You can assume that $x_n$ is a sequence in a closed interval; this will make your life easier, because $\liminf_n x_n$ and $\limsup_n x_n$ are real numbers (belonging to the interval). Now prove the following: $a=\liminf_n x_n$ is the largest real number with the property that for every real number $a'<a$ there are only finitely many $n\in\mathbb{N}$ such that $x_n\leq a'$, and the analogous assertion for $b=\limsup_n x_n$ (which you will formulate yourself --- just turn everything upside-down). With these characterizations of $\liminf_n x_n$ and $\limsup_n x_n$ under the belt, you will easily prove that $\lim_{n\to\infty} x_n$ exists iff $\liminf_n x_n=\limsup_n x_n$.

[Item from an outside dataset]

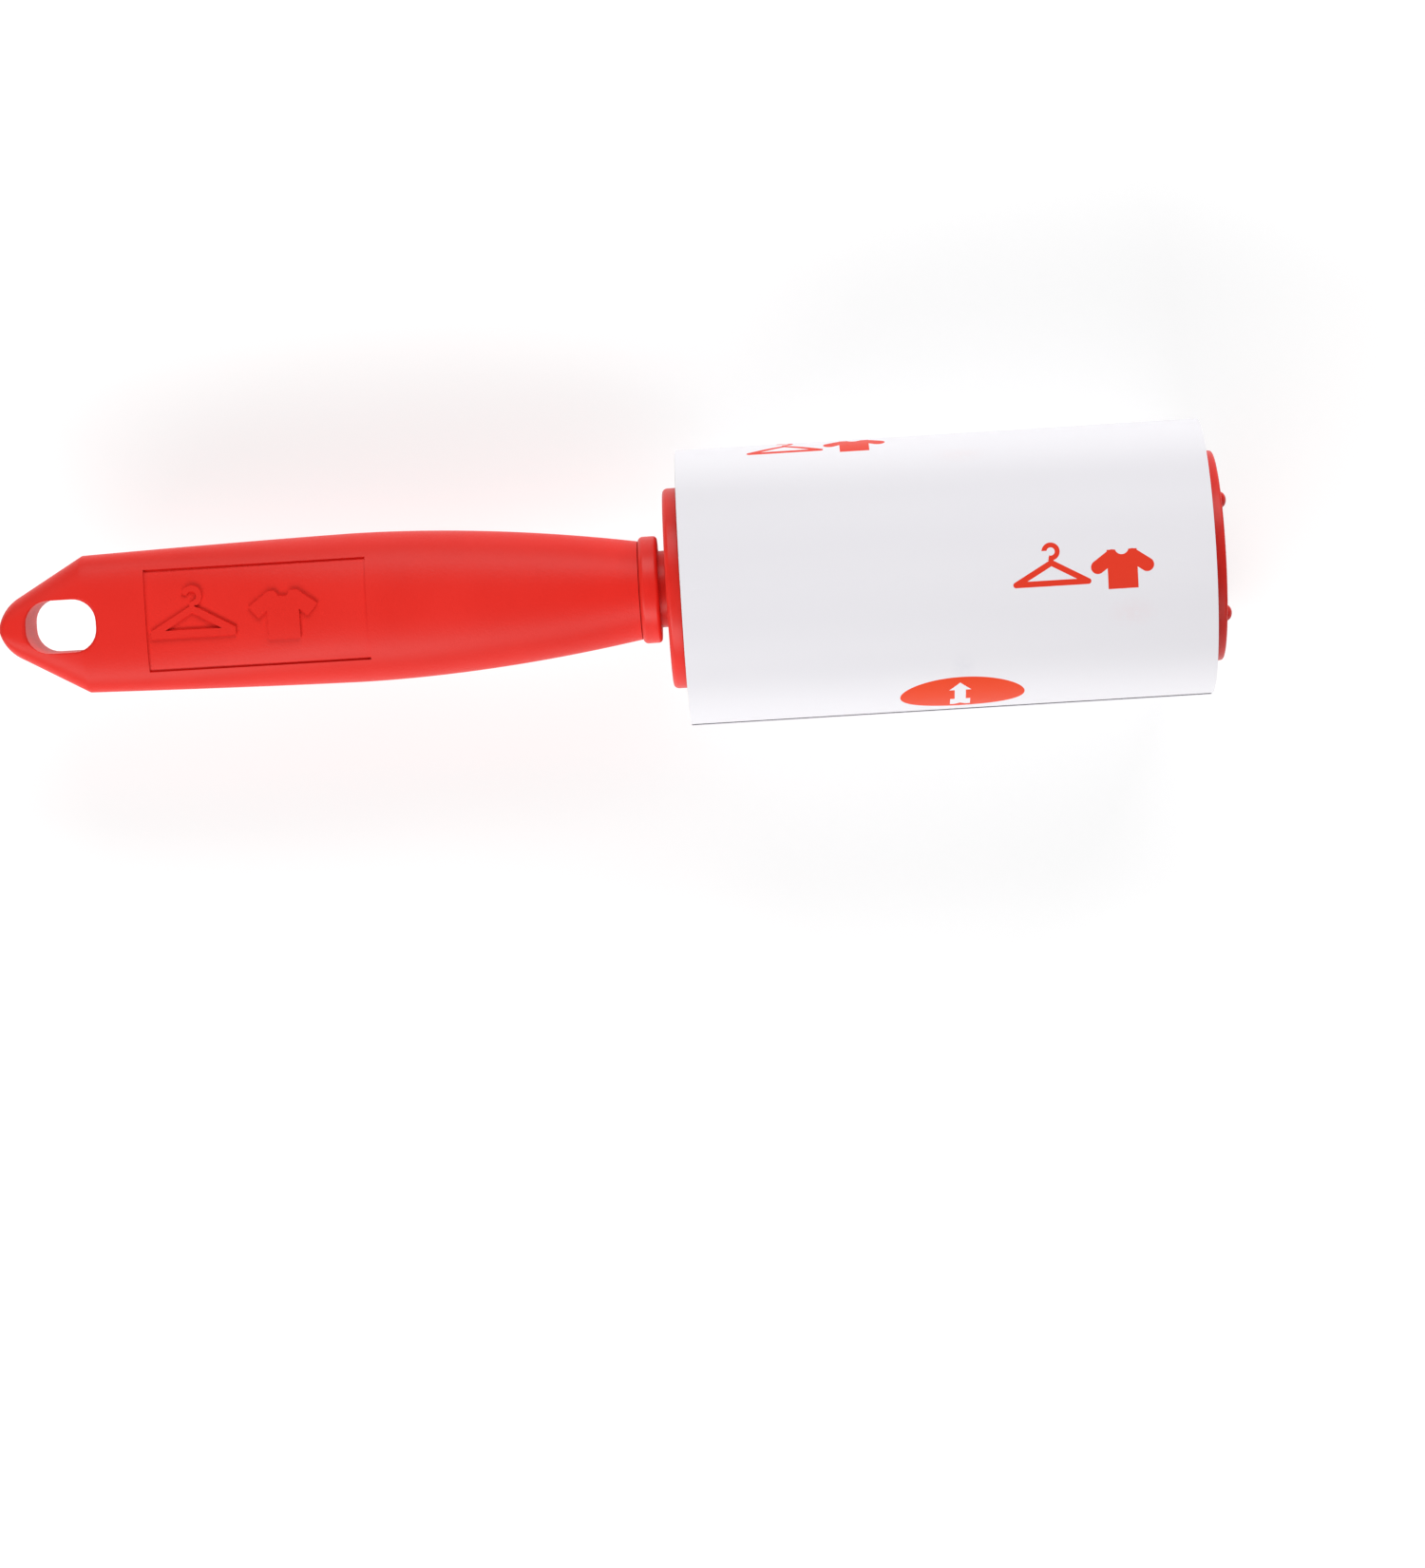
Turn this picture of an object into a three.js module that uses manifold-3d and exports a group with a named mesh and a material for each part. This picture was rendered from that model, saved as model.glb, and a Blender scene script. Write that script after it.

Remark. You did not ask this, but since I have mentioned imagining the extended real line as a closed interval$\ldots$ $~$You can actually see $\overline{\mathbb{R}}$ as the closed interval $[-1,1]$, and transfer anything that's happening in $\overline{\mathbb{R}}$ to $[-1,1]$. Let $f(y)=\tan((\pi/2)y)$ for $y\in[-1,1]$, so that $f^{-1}(x)=(2/\pi)\arctan(x)$ for $x\in\overline{\mathbb{R}}$. Now define, for all $y,z\in[-1,1]$, $$ \begin{aligned} \mathit{sum}(y,z)~ &:= f^{-1}(f(y)+f(z))~,\\ \mathit{prod}(y,z)~ &:= f^{-1}(f(y)f(z))~. \end{aligned} $$ Actually the operations $\mathit{sum}$ and $\mathit{prod}$ are not defined everywhere on $[-1,1]\times[-1,1]$; for example, $\mathit{plus}$ is not defined at the two points $(1,-1)$ and $(-1,1)$ that correspond to the risque limits of the form $\infty-\infty$. Write the definitions of $\mathit{sum}$ and $\mathit{prod}$ in Mathematica (or a similar program), and then draw their $3\text{D}$ diagrams, placing on all three axes the labels $-\infty$, $-1$, $0$, $1$, $\infty$ at positions, respectively, $-1$, $-1/2$, $0$, $1/2$, $1$. You will be able to observe in the diagrams the behavior of the two operations all the way to the infinity (in either direction); at the points where the operations are not defined you will clearly see the discontinuities (at these points the diagrams contain vertical lines --- more precisely, the closures of the diagrams contain vertical lines).